Gentrack has an extensive history of developing, implementing and supporting its specialist software for energy utilities, water companies and airports. Established in 1989, Gentrack now has over 150 utilities and airports using its software, including some of the most innovative utilities companies in Australasia and the UK, and Tier 1 airports around the world.

Active involvement in deregulating energy markets, reforming water markets and rapidly evolving airport businesses has created unprecedented demand for Gentrack's software solutions and professional services. As a result our global presence is growing rapidly, now with offices worldwide including Melbourne, Brisbane, London, and Auckland.

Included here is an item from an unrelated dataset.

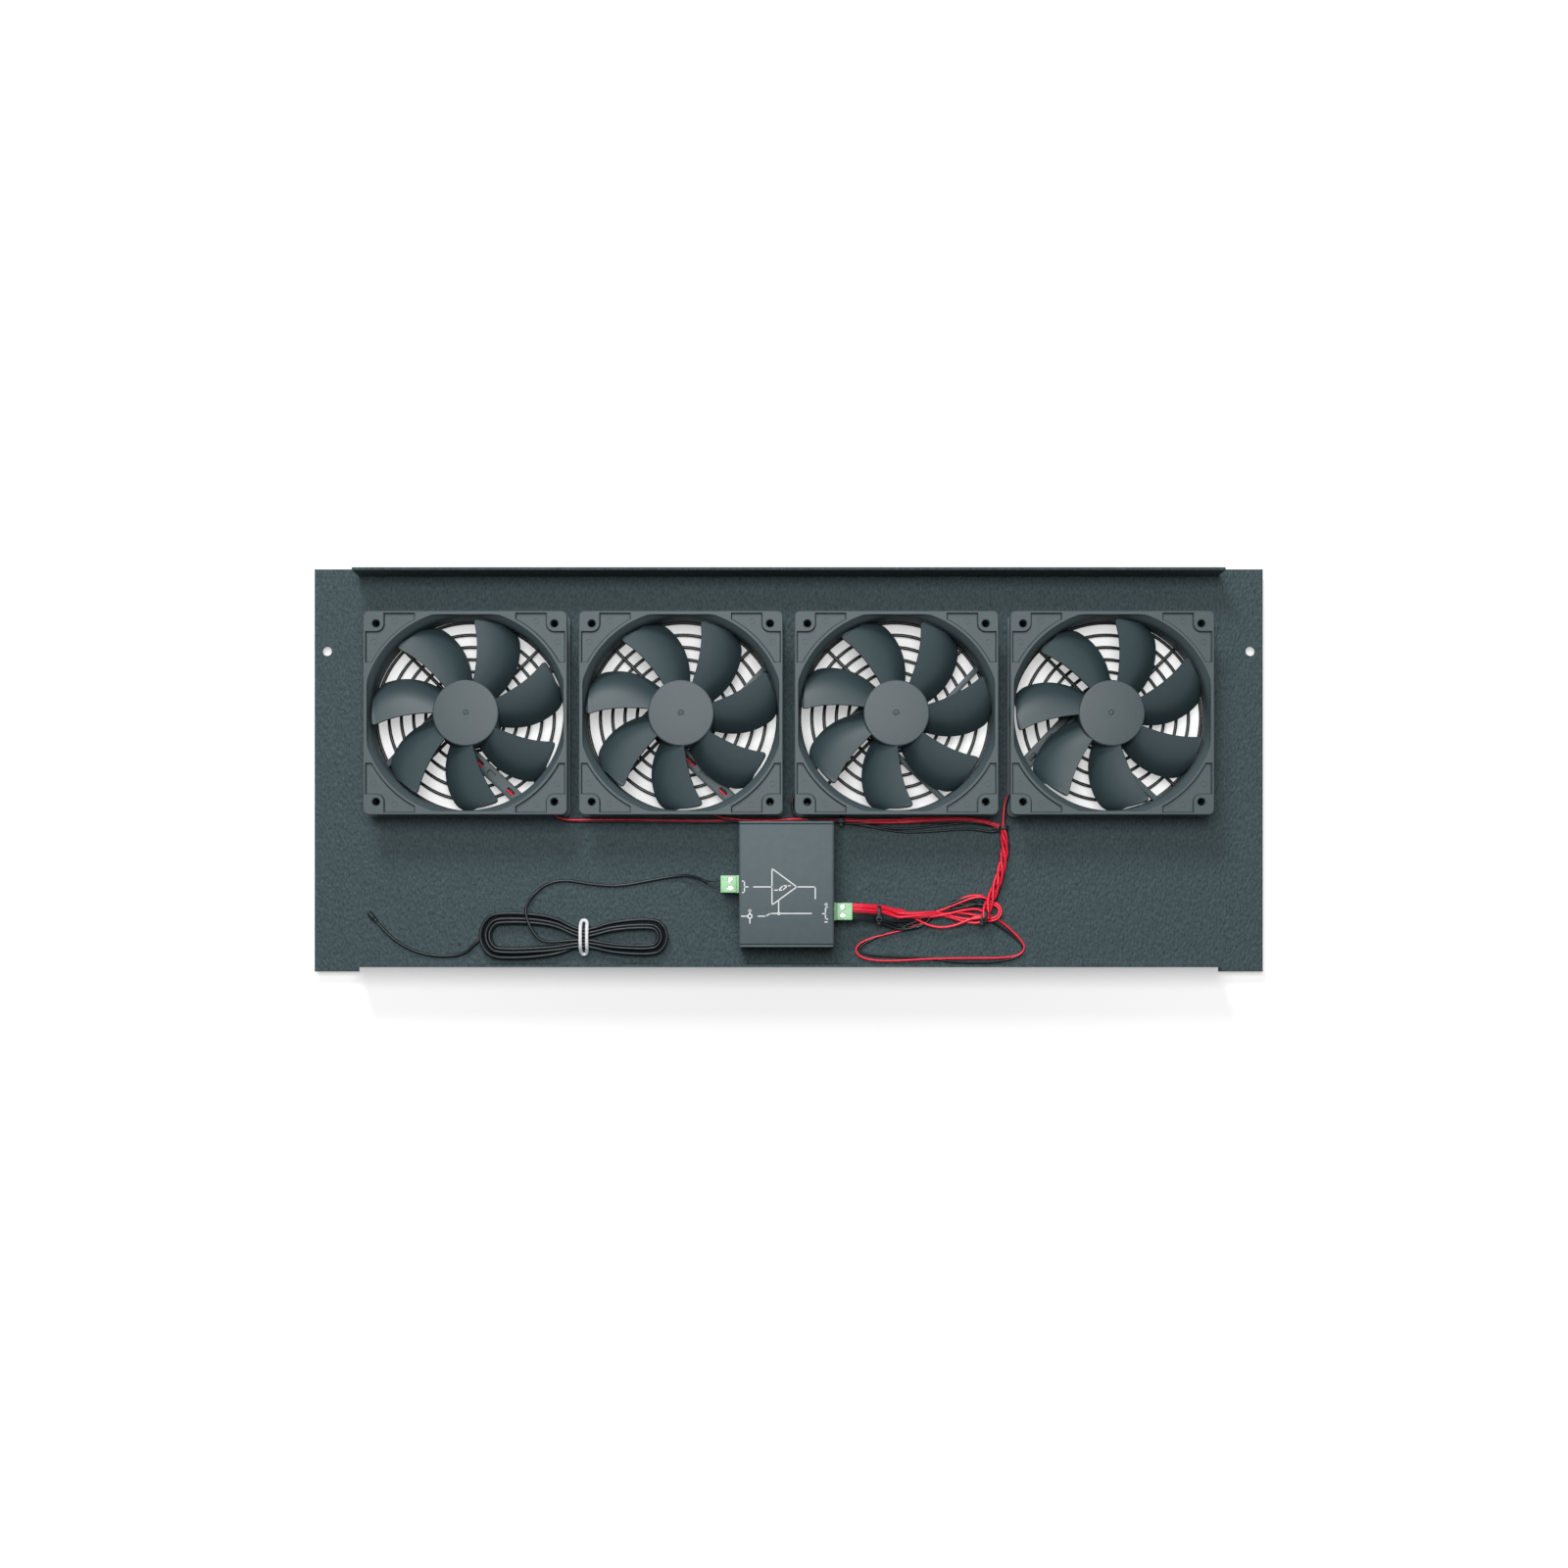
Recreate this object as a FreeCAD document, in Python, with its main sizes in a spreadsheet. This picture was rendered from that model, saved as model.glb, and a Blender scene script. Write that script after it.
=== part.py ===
import FreeCAD, Part
import math
import os
import re

import Sketcher

# Rack fan tray: four 120 mm fans on a flanged steel panel, with wire finger guards
# underneath, a thermostat control box, its wiring and a coiled thermistor cord.
#
# X runs along the row of fans, Y across the panel, Z up through the fans. The origin is the
# middle of the panel at the level of the guard screws' heads. All sizes are in millimetres.

os.makedirs("parts", exist_ok=True)

Vector = FreeCAD.Vector

# Driving dimensions. Each one is a cell of the "sizes" sheet.
SIZES = {
    # sheet-steel panel
    "panel_width": 568,
    "back_margin": 28.5,
    "front_margin": 14.4,
    "sheet_thickness": 1.5,
    "flange_height": 25,
    "ear_width": 26.5,
    "flange_inset": 2.6,
    "bend_radius": 1.5,
    "ear_hole_inset": 7.5,
    "ear_hole_radius": 2.8,
    "ear_hole_setback": 49.1,
    "opening_clearance": 2.3,
    # fans
    "fan_size": 120,
    "fan_thickness": 25,
    "fan_gap": 7,
    "fan_hole_inset": 7.5,
    "fan_hole_radius": 2.2,
    "fan_corner_chamfer": 2.4,
    "fan_rim": 2,
    "flange_plate": 4,
    "throat_margin": 2.8,
    "mouth_flare": 3.8,
    "mouth_depth": 6,
    "venturi_wall": 1.8,
    "corner_column": 9,
    # stationary half of the motor
    "motor_base_radius": 19.5,
    "motor_base_thickness": 2,
    "strut_width": 3.5,
    "strut_height": 4,
    "strut_offset": 16,
    "strut_angle": 46.6,
    "bearing_radius": 4,
    "bearing_length": 16.5,
    "stator_radius": 14.2,
    "stator_height": 11,
    "stator_base": 7,
    "pole_width": 9.5,
    "winding_thickness": 2,
    "fit_gap": 0.05,
    # rotor
    "shaft_radius": 1.5,
    "running_gap": 0.03,
    "hub_radius": 19.15,
    "hub_wall": 1.2,
    "hub_top": 1.6,
    "hub_drop": 1.2,
    "hub_bottom": 4.9,
    "magnet_thickness": 2,
    "magnet_base": 6.5,
    "tip_gap": 1.1,
    "blade_thickness": 1.3,
    "blade_top": 22.2,
    "blade_bottom": 5.6,
    # wire finger guards
    "ring_wire": 1.65,
    "radial_wire": 1.8,
    "guard_ring_inset": 0.2,
    "ring_pitch": 7.36,
    "eyelet_radius": 4.2,
    "eyelet_hole": 2.5,
    "guard_screw_head_radius": 4.4,
    "guard_screw_head_height": 2.9,
    "guard_screw_radius": 2,
    "guard_screw_reach": 6.5,
    # control box
    "box_width": 56,
    "box_depth": 74,
    "box_height": 28,
    "box_across": -1.3,
    "box_gap": 4.1,
    "box_wall": 1.5,
    "box_edge_radius": 3,
    "end_plate_thickness": 1.5,
    "rail_height": 3.2,
    "rail_width": 2.5,
    "board_thickness": 1.6,
    "board_margin": 0.5,
    "header_width": 10.6,
    "header_depth": 12,
    "header_height": 8.6,
    "header_wall": 0.9,
    "header_stand_out": 1.7,
    "plug_width": 10.2,
    "plug_depth": 9.4,
    "plug_height": 9,
    "plug_gap": 0.15,
    "thermistor_terminal_inset": 37.5,
    "fan_terminal_inset": 21.3,
    "terminal_pitch": 5.08,
    "clamp_screw_radius": 1.5,
    "clamp_screw_length": 2,
    "jack_inset": 19.6,
    "jack_width": 9,
    "jack_depth": 12,
    "jack_height": 11,
    "jack_bore_radius": 3.1,
    "jack_bore_depth": 9,
    "jack_pin_radius": 1,
    "capacitor_radius": 4,
    "capacitor_height": 11,
    "mounting_pad_margin": 4,
    "mounting_pad_thickness": 1,
    # wiring
    "lead_radius": 1.3,
    "upper_trunk_radius": 2,
    "lower_trunk_radius": 2.3,
    "braid_radius": 3.3,
    "cord_radius": 0.95,
    "bead_radius": 1.6,
    "bead_length": 5,
    "hank_height": 5.6,
    "hank_tie_width": 5,
    "hank_tie_thickness": 1,
}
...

Gentrack is a dynamic company thriving on a diverse and energised company culture. With proven solutions and a low risk approach to implementation we continue to demonstrate our commitment to on-time and on-budget projects. Backed by a team with local industry expertise, and the right AGILITY, ABILITY and ATTITUDE, we continue to deliver where our competitors can't.

Performance

The following information was extracted from Gentrack Group Limited's half year results, released on 19 May 2025:

Results Summary

  • Revenue: $112m – up 9.8% on H1 24, with the Group’s recurring revenues 16.7% higher at $76.4m.
  • EBITDA: $13m – up 5.1% on H1 24 as we invest more in sales and g2.0. For the full year we expect EBITDA to grow faster than revenue.
  • Statutory NPAT: $7.2m profit – up 34.7% on H1 24.
  • Cash: $70.7m v $39.3m at H1 24 and $4m higher since the start of the year.

Financial performance

For the Group, revenues increased 9.8% over the prior period to $112m. In our Utilities business, total revenue grew by 7.2% to $92.8m. Our recurring revenues grew strongly, by 17% as prior periods wins and upgrades flowed through into recurring revenue. This uplift was partially offset by lower nonrecurring revenues (12% lower than in H1 24), a reflection of the high level of project work last year and the variable nature of such revenues. We continue to expect strong levels of non-recurring revenues going forward.

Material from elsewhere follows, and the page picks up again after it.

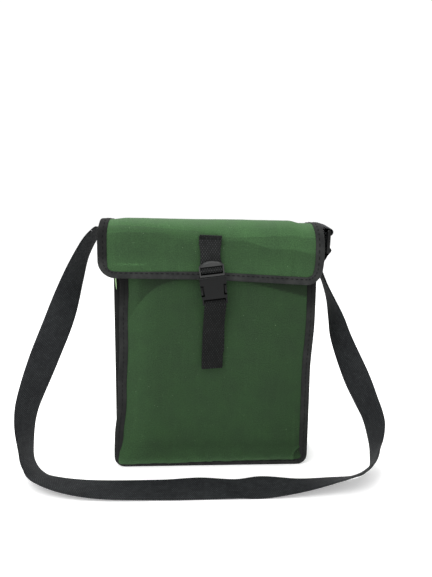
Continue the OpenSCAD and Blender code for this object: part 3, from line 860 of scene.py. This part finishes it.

Revenues at Veovo grew by 24% over the prior period to $19.2m. This was driven by customer wins last year in the UK and the Middle East and from upgrades in APAC. Growth includes both higher recurring revenues, (up 14% over H1 24) alongside more project work (non-recurring revenues were 34% higher than H1 24). Our non-recurring revenues included $3.6m ($3.8m in H1 24) of revenue from sales of hardware sourced from our supplier network.

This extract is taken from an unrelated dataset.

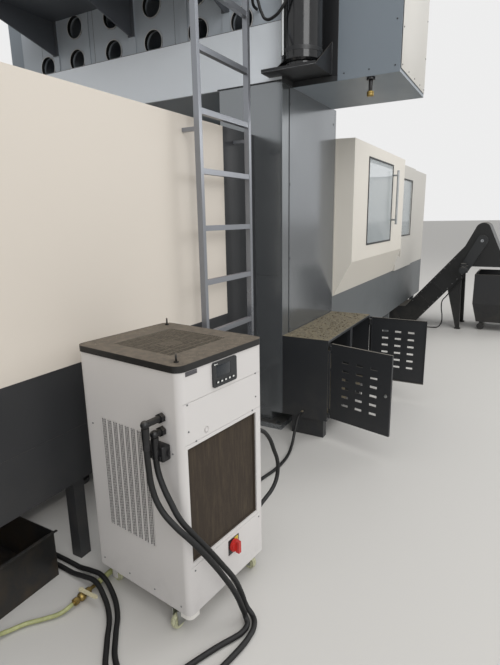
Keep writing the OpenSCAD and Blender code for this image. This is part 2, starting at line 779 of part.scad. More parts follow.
// One telescopic cover section: sides, roof and the bulkhead that faces the table
module way_section(x, step, wall_at_far_end) {
    hy = bed_w / 2 + 30 + step * 14;
    roof = bed_top + way_h + 26 + step * 14;
    leg_z = bed_top - 30;
    wall_x = wall_at_far_end ? x + way_cover_l - sheet_t : x;
    wall_z = bed_top + way_h + (step == 0 ? 0 : slide_gap);
    difference() {
        box([x, -hy, leg_z], [x + way_cover_l, hy, roof]);
        box([x - 1, -hy + sheet_t, leg_z - 1],
            [x + way_cover_l + 1, hy - sheet_t, roof - sheet_t]);
    }
    box([wall_x, -hy, wall_z], [wall_x + sheet_t, hy, roof]);
}

// Cover sections that ride on the two ends of the table
module table_end_covers() {
    color("#9aa0a5") {
        way_section(table_x - table_l / 2 - way_cover_l, 2, true);
        way_section(table_x + table_l / 2, 2, false);
    }
}

module rear_way_cover() {
    rest_x = table_x - table_l / 2 - way_cover_l - x_travel / 2 - way_stagger;
    color("#979da2") way_section(rest_x, 1, true);
}

module front_way_cover() {
    rest_x = table_x + table_l / 2 + x_travel / 2 + way_stagger;
    color("#979da2") way_section(rest_x, 1, false);
}

// Sections fixed at the two ends of the bed
module bed_end_covers() {
    color("#94999e") {
        way_section(table_x - table_l / 2 - way_cover_l - x_travel - 2 * way_stagger, 0, true);
        way_section(table_x + table_l / 2 + x_travel + 2 * way_stagger, 0, false);
    }
}

// Ball screw of the table, with turned-down journals
module x_ball_screw() {
    journal_r = x_screw_r - 10;
    color("#a9adb1") {
        translate([bed_rear_x + 60 + slide_gap, 0, screw_z]) rotate([0, 90, 0])
            cylinder(r = x_screw_r, h = bed_l - 120 - 2 * slide_gap);
        translate([bed_rear_x - 40, 0, screw_z]) rotate([0, 90, 0])
            cylinder(r = journal_r, h = bed_l + 80);
    }
}

// Saddle that runs along the beam: back plate, cheeks, keepers and bearing blocks
module saddle() {
    hw = ram_w / 2 + slide_gap;
    cheek_x1 = ram_x + ram_w;
    keeper_t = 30;
    cheek_z = saddle_z + 60;
    cheek_h = saddle_h - 120;
    color("#6f767d") difference() {
        union() {
            box([saddle_x, -saddle_w / 2, saddle_z],
                [saddle_x + saddle_plate_t, saddle_w / 2, saddle_z + saddle_h]);
            both_sides() {
                box([saddle_x + saddle_plate_t - 1, hw, cheek_z],
                    [cheek_x1 + keeper_t, hw + cheek_t, cheek_z + cheek_h]);
                box([cheek_x1 + slide_gap, hw - 60, cheek_z],
                    [cheek_x1 + keeper_t, hw + 1, cheek_z + cheek_h]);
                box([saddle_x + saddle_plate_t - 1, hw - 60, cheek_z],
                    [ram_x - slide_gap, hw + 1, cheek_z + cheek_h]);
            }
            for (z = [saddle_z + 40, saddle_z + saddle_h - 100])
                box([saddle_x + saddle_plate_t - 1, -50, z],
                    [ram_x - 6, 50, z + 60]);
        }
        for (z = [saddle_z + 39, saddle_z + saddle_h - 101])
            translate([z_screw_x, 0, z])
                cylinder(r = z_screw_r - 6 + shaft_gap, h = 62);
        // Clearance channel for the beam's ball screw and its nut
        box([saddle_x - 1, -saddle_w / 2 - 1, beam_axis_z - 45],
            [y_screw_x + 45, saddle_w / 2 + 1, beam_axis_z + 45]);
    }
    // Nut of the beam's ball screw, held in the channel
    color("#6f767d") difference() {
        box([y_screw_x - 45, -90, beam_axis_z - 45], [y_screw_x + 45, 90, beam_axis_z + 45]);
        translate([y_screw_x, -91, beam_axis_z]) rotate([-90, 0, 0])
            cylinder(r = y_screw_r + shaft_gap, h = 182);
    }
}

// Ball screw along the beam, journals in the two bearing blocks
module y_ball_screw() {
    inner = column_out - 40 - bearing_w - slide_gap;
    color("#a9adb1") {
        translate([y_screw_x, -inner, beam_axis_z]) rotate([-90, 0, 0])
            cylinder(r = y_screw_r, h = 2 * inner);
        translate([y_screw_x, -column_out + 30, beam_axis_z]) rotate([-90, 0, 0])
            cylinder(r = y_screw_r - 8, h = 2 * column_out - 60);
    }
}

// Square ram with the spindle bore, a tapered lower end and the screw nut
module ram() {
    color("#7b8289") difference() {
        union() {
            translate([ram_x, -ram_w / 2, ram_z]) cube([ram_w, ram_w, ram_h]);
            translate([spindle_x, 0, ram_z - nose_cone_h])
                cylinder(r1 = 115, r2 = 160, h = nose_cone_h + 1);
            translate([ram_x - ram_gap + 3, -34, ram_nut_z - 60])
                cube([ram_gap - 2, 68, 120]);
        }
        translate([spindle_x, 0, ram_z - nose_cone_h - 1])
            cylinder(r = spindle_r + shaft_gap, h = 420);
        translate([z_screw_x, 0, ram_nut_z - 61])
            cylinder(r = z_screw_r + shaft_gap, h = 122);
    }
}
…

EBITDA at $13m was 5.1% higher than H1 24. We are investing more into our Product (all expensed) including landing our first deployment of g2.0 in Genesis Energy. We have also increased investment into sales to support the high levels of activity we are seeing in our current pipeline.

Our NPAT of $7.2m is an increase of 34.7% over the prior period ($5.3m in H1 24). This increase in profits includes a $1.1m loss being our share (10%) of the losses of Amber Energy (we account for our investment in Amber as an associate company in our financial statements). Also excluded from EBITDA but within our NPAT, when we consolidate intercompany balances we benefit from $2.1m of foreign exchange gains arising from the appreciation of some of the currencies, principally Sterling, used by subsidiary companies, within the Group.

The Group’s tax charge fell by 33.7% against the prior period to $1.9m in spite of the 10.4% increase in profit before tax to $9.1m. Our effective income tax rate of 21.3% is lower than the statutory rates of our main operating companies and far lower than the 35.5% effective rate booked in the prior year. This low tax charge mainly reflects the tax relief received from the vesting of share-based payments in the half year.